6 CE 19 février 2003, n° 229373, Tornay : RJF 5/03, n° 573.

7 Loïc de Maintenant : Cessions d’usufruit : et si l’on voyait les choses autrement ? : BF 7-8/00, p. 407 et s.

8 Ibid, n° 13.

9 Ibid. En revanche, lorsque l’usufruitier cède son usufruit, le profit réalisé a la nature d’une plus-value d’actif. Ce point de vue fait l’unanimité : cf.
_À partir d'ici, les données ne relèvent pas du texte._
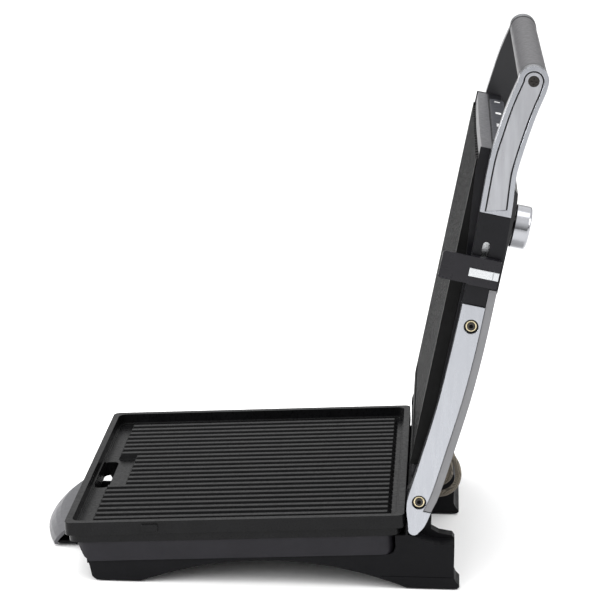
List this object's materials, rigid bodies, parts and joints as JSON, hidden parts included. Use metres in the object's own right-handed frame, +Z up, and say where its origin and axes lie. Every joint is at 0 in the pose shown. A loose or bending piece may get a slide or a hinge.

L. de Maintenant, ibid, n° 13 ; RM Masson n° 2078, JOAN 1er décembre 1986, p. 4558 (Droit Fiscal 1987, n° 10, comm. 461), d’où il résulte implicitement que l’usufruit constitue bien un élément d’actif.

10 TA Poitiers 21 novembre 1996, n° 95-1701 : RJF 1/97, n° 7.

11 L’usufruit d’action peut s’amortir : BF 6/97, p. 374.

12 « Considérant que l'usufruit portant sur un bien immobilier constitue un élément d'actif incorporel qui peut, en vertu des dispositions précitées de l'article 39, 1 du Code général des impôts, donner lieu à une dotation annuelle à un compte d'amortissement s'il est normalement prévisible, lors de son acquisition par l'entreprise, que ses effets bénéfiques sur l'exploitation prendront fin à une date déterminée ; que tel est le cas de l'usufruit temporaire apporté à la société requérante, ...: qu'ainsi cet usufruit n'était pas susceptible de générer des profits ... au-delà d'une durée de trente années ; qu'il en résultait chaque année un amoindrissement irréversible de sa valeur pour la société requérante ; que, dès lors, cet élément d'actif pouvait faire l'objet d'une dotation annuelle à un compte d'amortissement à un taux calculé sur une durée de trente ans, durée maximale pendant laquelle il pouvait générer des produits d'exploitation ».